Task to carry out: Begin with the line that contains "place * outrigger_leg(reach))" and end with the line that contains "if empty is", transcribing exactly each line in that stretch and no other.

Dataset entries:
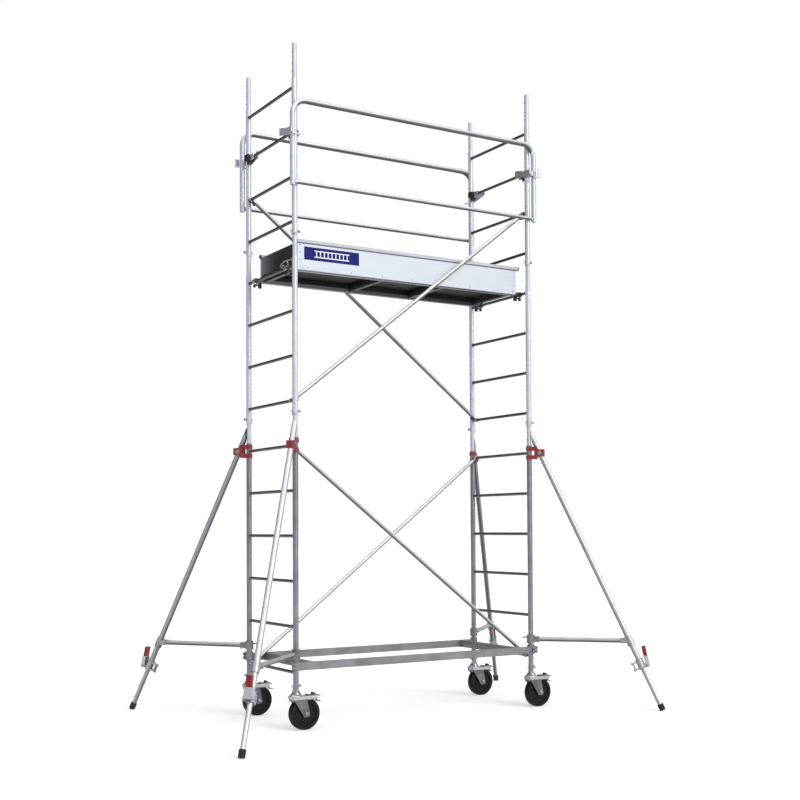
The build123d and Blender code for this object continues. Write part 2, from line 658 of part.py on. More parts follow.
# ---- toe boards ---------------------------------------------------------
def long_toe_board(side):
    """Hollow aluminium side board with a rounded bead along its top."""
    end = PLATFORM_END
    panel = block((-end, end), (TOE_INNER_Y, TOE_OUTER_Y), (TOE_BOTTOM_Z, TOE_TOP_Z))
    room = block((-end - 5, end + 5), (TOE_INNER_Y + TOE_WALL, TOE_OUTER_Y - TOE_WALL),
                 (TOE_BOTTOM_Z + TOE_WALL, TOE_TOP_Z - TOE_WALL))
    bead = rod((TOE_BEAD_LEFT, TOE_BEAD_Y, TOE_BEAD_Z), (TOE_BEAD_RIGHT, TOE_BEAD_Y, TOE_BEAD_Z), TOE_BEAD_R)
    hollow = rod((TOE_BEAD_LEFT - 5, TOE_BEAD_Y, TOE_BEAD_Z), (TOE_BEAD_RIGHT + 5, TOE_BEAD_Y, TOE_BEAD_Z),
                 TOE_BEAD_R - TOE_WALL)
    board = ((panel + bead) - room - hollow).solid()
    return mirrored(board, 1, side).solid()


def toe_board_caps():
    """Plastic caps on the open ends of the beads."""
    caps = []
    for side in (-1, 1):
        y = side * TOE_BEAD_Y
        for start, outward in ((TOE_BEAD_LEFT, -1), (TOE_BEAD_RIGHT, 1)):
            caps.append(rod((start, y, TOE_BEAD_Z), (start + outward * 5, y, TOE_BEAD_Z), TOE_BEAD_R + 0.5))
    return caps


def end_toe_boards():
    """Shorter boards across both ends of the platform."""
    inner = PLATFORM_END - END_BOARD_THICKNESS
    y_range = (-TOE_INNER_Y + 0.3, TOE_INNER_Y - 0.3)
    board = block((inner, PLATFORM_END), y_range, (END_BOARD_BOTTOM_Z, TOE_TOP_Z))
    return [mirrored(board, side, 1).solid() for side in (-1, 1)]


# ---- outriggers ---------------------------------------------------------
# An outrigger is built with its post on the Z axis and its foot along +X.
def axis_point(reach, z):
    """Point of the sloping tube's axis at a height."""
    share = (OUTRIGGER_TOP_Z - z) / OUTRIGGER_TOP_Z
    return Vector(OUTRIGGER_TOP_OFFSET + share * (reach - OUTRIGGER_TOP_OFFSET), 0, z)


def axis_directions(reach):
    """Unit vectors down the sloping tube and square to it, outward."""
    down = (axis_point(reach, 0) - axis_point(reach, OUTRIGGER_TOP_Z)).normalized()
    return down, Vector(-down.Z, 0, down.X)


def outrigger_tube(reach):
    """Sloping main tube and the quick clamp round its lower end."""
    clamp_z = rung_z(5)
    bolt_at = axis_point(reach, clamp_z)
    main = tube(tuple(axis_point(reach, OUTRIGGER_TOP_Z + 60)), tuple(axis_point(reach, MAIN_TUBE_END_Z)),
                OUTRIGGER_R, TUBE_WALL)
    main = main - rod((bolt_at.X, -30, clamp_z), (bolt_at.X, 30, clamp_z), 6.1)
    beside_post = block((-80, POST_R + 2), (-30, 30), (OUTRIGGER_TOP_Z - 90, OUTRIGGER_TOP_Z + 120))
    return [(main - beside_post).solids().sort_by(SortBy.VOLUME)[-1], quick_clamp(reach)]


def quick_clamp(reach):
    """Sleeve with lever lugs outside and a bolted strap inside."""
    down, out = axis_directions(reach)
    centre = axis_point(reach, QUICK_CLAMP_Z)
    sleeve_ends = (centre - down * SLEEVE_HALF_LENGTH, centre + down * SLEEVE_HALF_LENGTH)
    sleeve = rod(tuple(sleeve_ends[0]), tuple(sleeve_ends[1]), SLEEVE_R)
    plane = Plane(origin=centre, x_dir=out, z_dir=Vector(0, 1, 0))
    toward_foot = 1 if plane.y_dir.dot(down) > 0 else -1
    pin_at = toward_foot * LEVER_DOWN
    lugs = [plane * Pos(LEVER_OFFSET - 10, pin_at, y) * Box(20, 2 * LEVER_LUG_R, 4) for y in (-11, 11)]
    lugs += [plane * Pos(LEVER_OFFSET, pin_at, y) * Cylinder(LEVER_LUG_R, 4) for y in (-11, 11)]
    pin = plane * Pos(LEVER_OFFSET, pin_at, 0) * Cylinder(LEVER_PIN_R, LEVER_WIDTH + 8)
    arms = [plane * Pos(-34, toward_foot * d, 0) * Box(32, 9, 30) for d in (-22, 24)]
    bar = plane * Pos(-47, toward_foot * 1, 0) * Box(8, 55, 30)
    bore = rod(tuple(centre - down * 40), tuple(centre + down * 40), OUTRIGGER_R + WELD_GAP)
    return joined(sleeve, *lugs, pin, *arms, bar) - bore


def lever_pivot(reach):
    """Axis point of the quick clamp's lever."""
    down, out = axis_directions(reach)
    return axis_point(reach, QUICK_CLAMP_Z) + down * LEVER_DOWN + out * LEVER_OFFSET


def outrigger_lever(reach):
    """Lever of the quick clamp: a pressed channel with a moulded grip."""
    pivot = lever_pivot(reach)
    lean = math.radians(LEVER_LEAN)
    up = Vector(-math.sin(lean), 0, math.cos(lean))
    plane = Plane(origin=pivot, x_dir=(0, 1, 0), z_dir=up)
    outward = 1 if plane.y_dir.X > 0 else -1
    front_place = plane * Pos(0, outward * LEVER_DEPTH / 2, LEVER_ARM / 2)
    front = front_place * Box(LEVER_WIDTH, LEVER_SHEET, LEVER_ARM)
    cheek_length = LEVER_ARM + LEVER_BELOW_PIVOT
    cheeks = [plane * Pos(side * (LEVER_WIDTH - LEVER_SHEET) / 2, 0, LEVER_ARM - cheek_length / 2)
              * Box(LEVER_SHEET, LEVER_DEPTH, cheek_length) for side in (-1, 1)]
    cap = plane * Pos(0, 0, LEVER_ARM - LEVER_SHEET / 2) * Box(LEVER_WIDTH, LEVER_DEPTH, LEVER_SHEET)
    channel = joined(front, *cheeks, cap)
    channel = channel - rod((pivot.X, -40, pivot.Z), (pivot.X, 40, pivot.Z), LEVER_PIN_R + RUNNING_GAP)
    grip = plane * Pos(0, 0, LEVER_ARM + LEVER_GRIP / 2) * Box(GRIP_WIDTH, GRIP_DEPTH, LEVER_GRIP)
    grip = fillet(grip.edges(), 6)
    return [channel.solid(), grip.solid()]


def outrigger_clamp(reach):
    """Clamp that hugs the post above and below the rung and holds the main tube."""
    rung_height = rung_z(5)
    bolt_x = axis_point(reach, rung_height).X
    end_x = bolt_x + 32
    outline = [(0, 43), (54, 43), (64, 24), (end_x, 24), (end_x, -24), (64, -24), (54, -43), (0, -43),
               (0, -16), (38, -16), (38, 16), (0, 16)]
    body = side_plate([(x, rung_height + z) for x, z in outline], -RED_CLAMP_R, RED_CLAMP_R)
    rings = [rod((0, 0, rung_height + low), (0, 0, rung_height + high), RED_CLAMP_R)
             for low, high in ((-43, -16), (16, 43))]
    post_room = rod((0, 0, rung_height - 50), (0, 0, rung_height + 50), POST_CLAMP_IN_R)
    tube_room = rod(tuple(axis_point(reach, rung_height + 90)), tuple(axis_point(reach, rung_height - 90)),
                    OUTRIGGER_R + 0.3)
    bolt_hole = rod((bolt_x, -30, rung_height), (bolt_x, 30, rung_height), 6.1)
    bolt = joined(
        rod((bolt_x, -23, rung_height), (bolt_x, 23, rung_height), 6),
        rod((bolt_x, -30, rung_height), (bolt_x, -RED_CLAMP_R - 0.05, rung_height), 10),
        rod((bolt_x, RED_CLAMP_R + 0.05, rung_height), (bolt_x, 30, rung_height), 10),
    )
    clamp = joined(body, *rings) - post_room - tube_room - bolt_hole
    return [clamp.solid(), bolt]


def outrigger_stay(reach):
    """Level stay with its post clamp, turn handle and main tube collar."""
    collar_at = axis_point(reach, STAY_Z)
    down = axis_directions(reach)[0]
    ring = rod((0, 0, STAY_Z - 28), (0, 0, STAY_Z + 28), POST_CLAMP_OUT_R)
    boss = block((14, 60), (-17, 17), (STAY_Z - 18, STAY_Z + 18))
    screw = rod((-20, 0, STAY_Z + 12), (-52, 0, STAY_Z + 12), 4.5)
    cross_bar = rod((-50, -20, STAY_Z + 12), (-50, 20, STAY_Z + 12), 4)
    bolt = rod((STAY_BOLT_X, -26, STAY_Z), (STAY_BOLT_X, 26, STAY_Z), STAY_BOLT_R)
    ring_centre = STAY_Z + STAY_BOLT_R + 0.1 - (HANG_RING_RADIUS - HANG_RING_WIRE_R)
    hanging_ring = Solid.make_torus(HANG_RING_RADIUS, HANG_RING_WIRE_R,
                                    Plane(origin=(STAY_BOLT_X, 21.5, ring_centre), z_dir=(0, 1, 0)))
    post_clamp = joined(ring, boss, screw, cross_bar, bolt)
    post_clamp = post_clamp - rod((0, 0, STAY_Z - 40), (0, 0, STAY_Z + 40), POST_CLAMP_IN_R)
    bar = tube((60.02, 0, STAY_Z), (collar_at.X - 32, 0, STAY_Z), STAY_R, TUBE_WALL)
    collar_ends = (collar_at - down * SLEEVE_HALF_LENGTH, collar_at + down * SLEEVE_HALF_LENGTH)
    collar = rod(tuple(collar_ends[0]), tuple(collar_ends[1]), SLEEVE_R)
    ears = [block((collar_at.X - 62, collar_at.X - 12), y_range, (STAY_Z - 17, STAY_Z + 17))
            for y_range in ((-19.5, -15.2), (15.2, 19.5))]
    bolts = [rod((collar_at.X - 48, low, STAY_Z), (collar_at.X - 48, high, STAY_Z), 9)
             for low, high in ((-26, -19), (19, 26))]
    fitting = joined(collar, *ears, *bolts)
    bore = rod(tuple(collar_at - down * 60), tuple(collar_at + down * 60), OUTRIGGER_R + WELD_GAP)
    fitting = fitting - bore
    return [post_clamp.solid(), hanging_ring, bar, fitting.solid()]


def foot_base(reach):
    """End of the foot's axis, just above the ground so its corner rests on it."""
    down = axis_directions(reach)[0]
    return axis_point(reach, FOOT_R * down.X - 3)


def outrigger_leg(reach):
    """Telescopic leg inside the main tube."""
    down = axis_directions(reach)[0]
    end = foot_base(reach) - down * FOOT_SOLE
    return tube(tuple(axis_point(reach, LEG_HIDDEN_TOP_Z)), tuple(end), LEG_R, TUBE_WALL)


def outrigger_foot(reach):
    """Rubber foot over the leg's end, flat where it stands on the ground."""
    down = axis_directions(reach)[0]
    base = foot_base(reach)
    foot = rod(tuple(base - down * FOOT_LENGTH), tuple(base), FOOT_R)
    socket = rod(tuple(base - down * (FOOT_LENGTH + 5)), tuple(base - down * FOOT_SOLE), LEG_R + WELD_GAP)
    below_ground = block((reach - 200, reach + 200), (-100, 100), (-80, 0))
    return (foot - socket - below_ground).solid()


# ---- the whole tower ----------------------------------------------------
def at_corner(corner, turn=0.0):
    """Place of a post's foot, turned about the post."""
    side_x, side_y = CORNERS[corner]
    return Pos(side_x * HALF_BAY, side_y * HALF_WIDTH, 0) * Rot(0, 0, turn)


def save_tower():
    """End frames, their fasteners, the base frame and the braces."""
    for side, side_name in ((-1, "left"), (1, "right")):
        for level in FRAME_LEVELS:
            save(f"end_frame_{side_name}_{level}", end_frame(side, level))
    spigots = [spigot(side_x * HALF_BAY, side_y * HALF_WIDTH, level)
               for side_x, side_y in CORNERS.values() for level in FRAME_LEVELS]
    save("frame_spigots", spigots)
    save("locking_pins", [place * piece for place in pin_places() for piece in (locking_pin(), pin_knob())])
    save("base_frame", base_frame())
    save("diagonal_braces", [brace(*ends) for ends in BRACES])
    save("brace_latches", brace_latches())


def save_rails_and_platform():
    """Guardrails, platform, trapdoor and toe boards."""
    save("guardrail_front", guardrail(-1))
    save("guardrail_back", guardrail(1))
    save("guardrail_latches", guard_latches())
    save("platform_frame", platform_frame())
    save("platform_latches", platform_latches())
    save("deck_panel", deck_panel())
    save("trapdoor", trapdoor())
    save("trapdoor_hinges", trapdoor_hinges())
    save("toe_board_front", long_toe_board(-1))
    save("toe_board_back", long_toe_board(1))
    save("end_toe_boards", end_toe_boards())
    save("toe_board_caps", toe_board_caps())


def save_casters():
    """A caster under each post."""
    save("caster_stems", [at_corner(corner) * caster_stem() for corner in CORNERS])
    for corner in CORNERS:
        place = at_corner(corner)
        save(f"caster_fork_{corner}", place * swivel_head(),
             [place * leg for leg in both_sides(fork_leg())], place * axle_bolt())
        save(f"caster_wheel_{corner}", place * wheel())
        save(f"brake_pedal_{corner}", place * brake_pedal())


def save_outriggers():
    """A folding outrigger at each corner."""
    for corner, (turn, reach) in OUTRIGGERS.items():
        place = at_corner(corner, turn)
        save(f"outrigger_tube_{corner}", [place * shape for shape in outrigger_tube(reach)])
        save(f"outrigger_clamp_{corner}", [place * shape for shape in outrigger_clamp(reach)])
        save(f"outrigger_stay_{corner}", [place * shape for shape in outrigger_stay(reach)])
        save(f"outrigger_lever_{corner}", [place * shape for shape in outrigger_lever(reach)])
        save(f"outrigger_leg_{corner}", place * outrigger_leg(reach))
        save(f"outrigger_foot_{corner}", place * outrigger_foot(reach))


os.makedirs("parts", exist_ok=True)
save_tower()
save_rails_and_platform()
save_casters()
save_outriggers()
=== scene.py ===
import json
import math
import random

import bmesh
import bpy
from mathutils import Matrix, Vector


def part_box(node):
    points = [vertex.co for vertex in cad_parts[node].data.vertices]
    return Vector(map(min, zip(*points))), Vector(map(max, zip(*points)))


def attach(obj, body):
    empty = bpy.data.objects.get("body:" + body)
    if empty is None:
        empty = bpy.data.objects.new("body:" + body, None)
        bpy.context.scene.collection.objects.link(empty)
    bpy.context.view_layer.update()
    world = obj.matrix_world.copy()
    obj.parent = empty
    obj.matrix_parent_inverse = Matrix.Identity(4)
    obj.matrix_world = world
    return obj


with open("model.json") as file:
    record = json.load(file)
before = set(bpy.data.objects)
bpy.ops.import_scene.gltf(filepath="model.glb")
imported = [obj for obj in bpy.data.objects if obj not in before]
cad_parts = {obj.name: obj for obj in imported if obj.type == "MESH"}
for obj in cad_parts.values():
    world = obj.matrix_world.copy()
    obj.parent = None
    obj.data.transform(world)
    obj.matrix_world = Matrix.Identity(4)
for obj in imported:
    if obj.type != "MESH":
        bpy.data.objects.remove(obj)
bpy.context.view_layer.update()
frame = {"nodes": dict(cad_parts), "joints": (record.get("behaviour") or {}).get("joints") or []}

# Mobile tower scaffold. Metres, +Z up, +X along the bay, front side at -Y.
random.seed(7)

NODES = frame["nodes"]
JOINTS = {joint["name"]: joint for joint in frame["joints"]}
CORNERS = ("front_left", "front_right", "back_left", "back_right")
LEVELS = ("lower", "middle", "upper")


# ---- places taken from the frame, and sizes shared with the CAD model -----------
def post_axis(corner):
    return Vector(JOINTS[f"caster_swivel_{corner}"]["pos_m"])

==

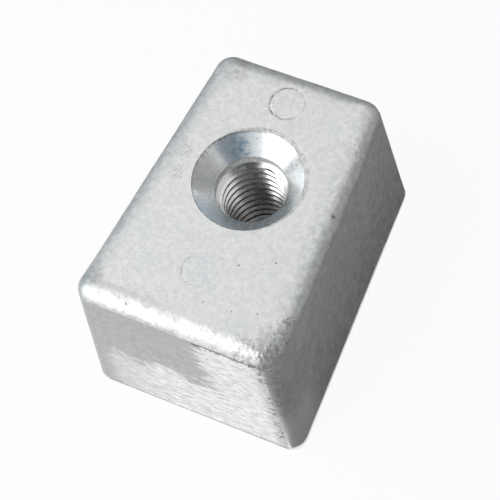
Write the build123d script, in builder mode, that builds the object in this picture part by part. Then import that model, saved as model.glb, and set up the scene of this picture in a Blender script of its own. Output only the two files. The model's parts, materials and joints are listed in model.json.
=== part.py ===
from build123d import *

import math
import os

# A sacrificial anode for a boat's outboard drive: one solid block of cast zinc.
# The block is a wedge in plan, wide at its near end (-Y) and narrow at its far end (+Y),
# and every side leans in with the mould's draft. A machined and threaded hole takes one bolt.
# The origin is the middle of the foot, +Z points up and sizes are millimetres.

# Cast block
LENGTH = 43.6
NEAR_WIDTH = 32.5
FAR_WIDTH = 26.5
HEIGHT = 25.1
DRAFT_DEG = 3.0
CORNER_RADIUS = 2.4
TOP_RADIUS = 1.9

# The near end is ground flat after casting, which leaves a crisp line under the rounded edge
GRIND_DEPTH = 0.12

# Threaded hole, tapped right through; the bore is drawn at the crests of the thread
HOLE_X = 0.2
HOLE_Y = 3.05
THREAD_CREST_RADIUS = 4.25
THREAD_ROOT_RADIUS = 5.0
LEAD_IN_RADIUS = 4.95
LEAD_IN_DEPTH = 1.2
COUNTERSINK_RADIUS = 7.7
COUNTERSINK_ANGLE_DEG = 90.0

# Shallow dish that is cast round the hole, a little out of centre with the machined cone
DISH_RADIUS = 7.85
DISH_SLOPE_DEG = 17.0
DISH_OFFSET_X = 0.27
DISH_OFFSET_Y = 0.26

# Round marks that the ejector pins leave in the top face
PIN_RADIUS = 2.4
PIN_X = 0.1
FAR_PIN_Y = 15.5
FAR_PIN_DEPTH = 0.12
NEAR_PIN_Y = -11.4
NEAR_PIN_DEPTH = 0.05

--

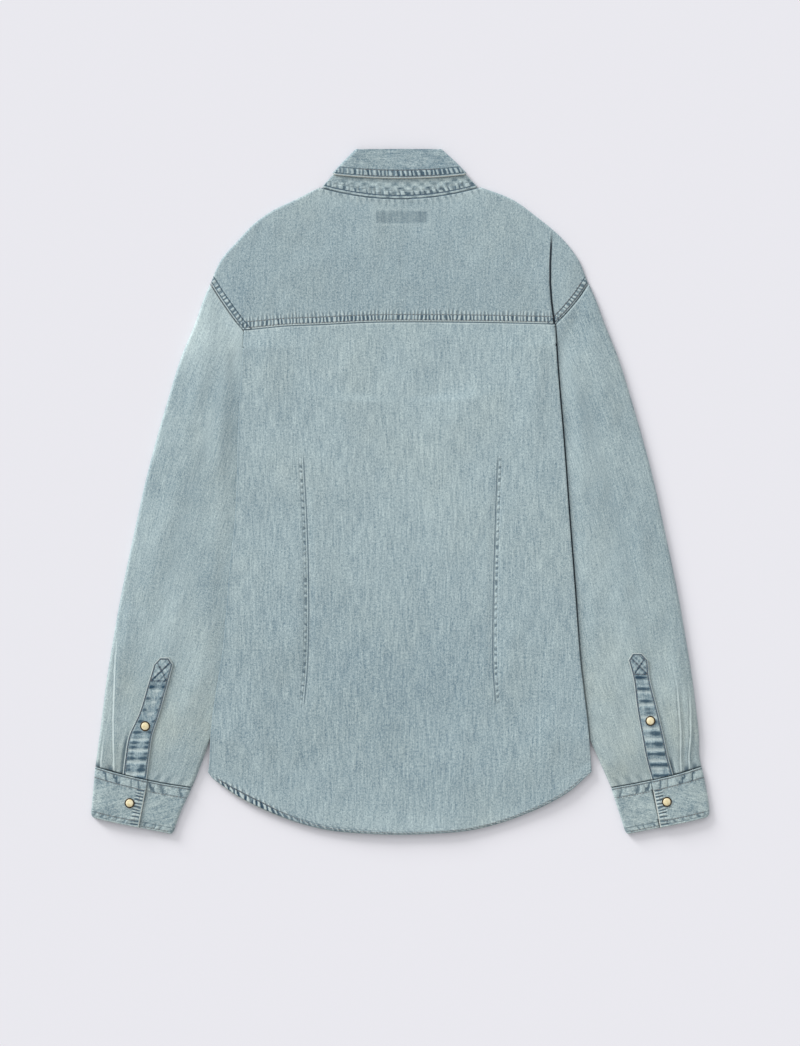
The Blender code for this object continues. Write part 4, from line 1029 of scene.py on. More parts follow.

Task output:
        save(f"outrigger_leg_{corner}", place * outrigger_leg(reach))
        save(f"outrigger_foot_{corner}", place * outrigger_foot(reach))


os.makedirs("parts", exist_ok=True)
save_tower()
save_rails_and_platform()
save_casters()
save_outriggers()
=== scene.py ===
import json
import math
import random

import bmesh
import bpy
from mathutils import Matrix, Vector


def part_box(node):
    points = [vertex.co for vertex in cad_parts[node].data.vertices]
    return Vector(map(min, zip(*points))), Vector(map(max, zip(*points)))


def attach(obj, body):
    empty = bpy.data.objects.get("body:" + body)
    if empty is None:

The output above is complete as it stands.